Secondly, regular readers will know that I’m a broken record in reciting my Gramsci to explain the modern Left, because it’s crucial to recognize that the dead Italian communist is the wellspring for everything you see from these people. Gramsci explained the failure of the Marxist proletarian revolution to materialize after World War I in the Western countries as resulting from three things: Christianity, nationalism, and charity.

And that breaking the three was the key to the revolution.

Gramsci is known for his formulation of the “long march through the institutions,” by which the communists would achieve hegemony over a society and then effect a “fundamental transformation” upon it. But the aim of the long march was to destroy Christianity, nationalism, and charity.

Here we are 100 years later, and Heidi Przybyla is trashing Christian nationalists for standing up for the traditional worldview that held hegemony in this country as late as a generation ago.

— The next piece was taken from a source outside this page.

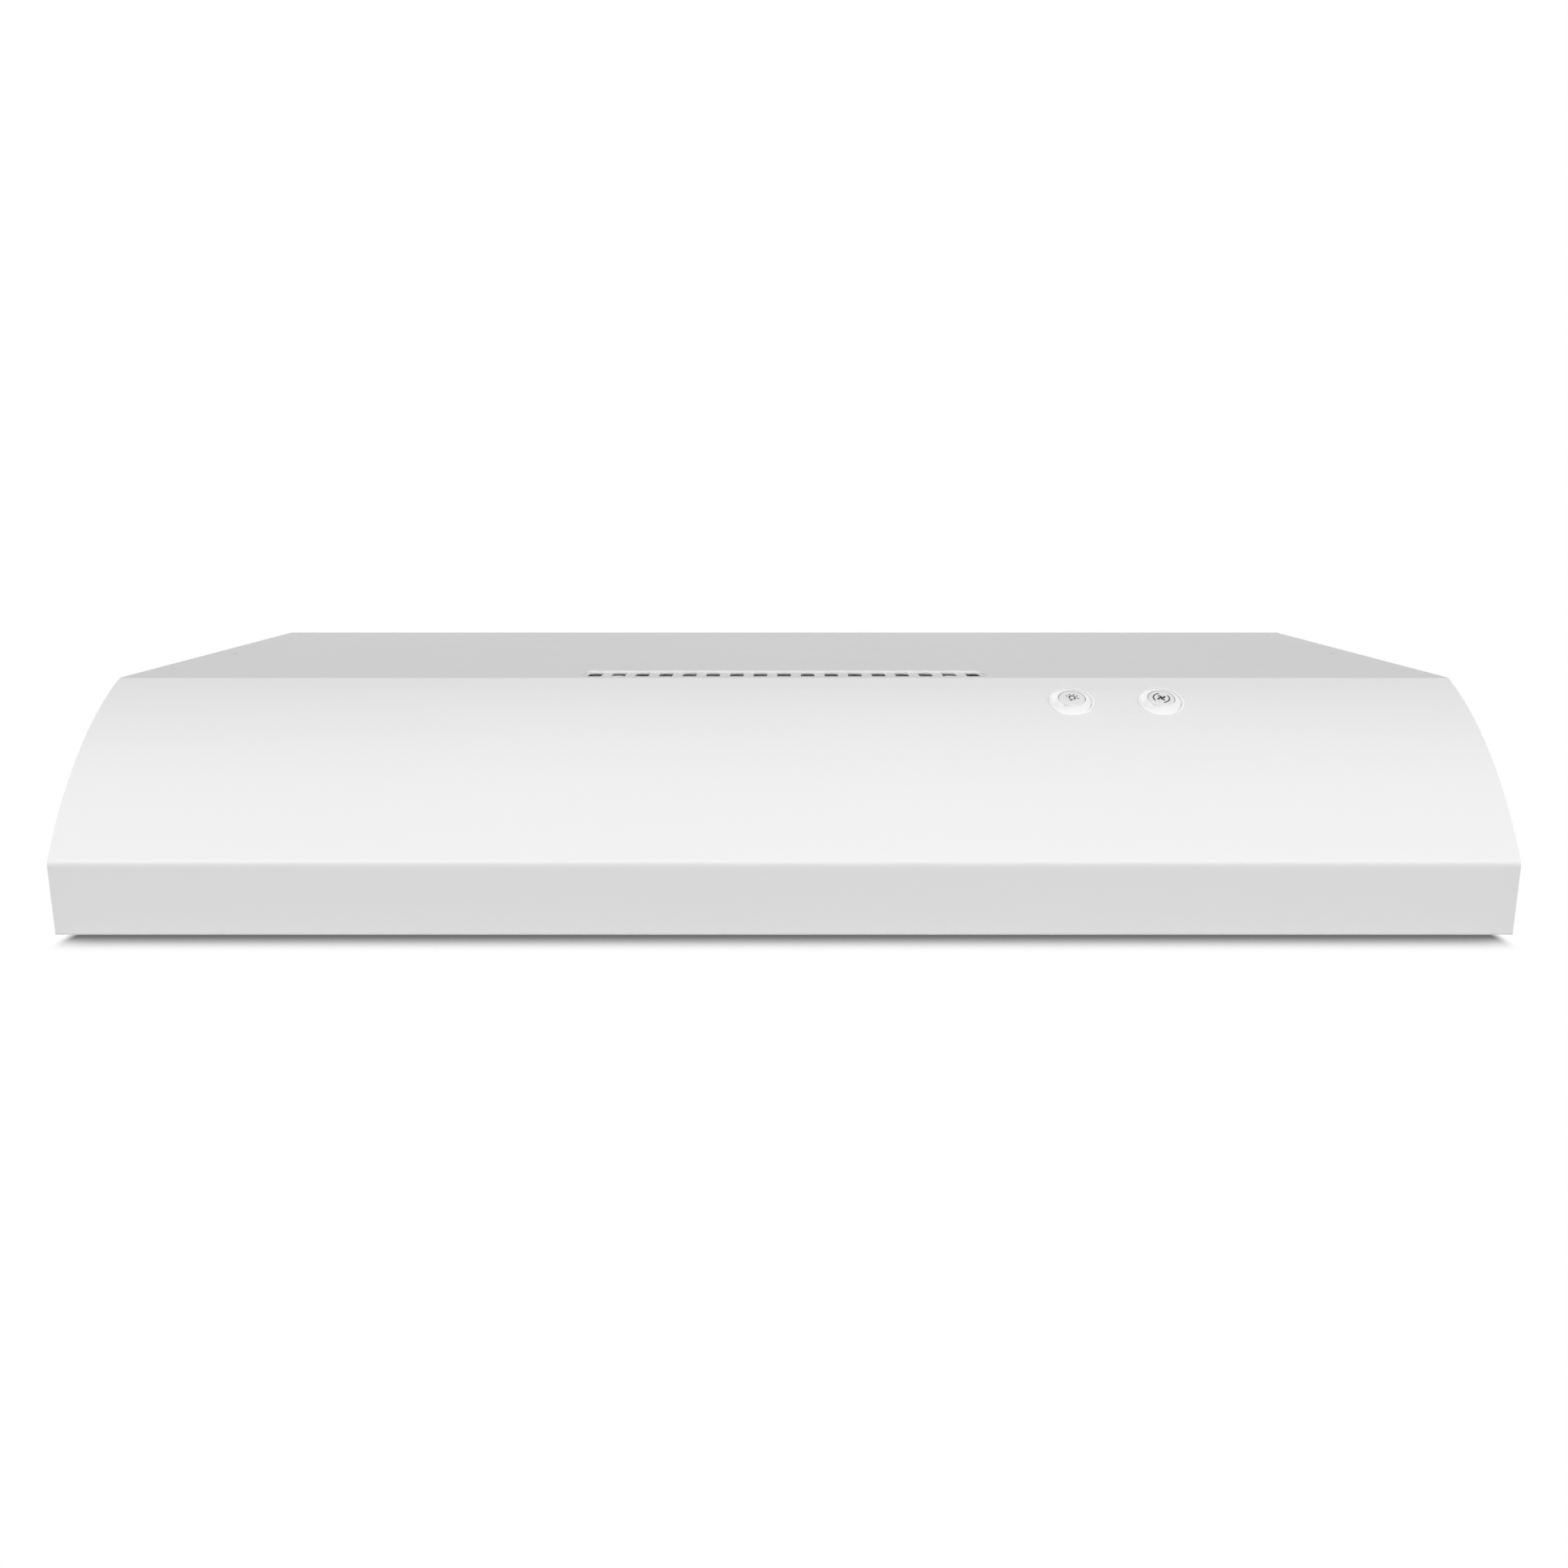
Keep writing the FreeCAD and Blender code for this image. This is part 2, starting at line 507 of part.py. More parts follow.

It’s really something to see.

Antonio Gramsci would be quite proud of Heidi Przybyla. So would lots of other dead communists — and live ones, too.

But for the rest of us, who found ourselves slurred for believing that our rights come from God and that public policy ought to reflect that belief, apparently we’re all Christian nationalists now.

And if that’s who we are, then fine. We’ll be proud Christian nationalists, and we’ll wonder why we have to listen to lectures from commie wreckers like Heidi Przybyla and her MSNBC and Politico pals.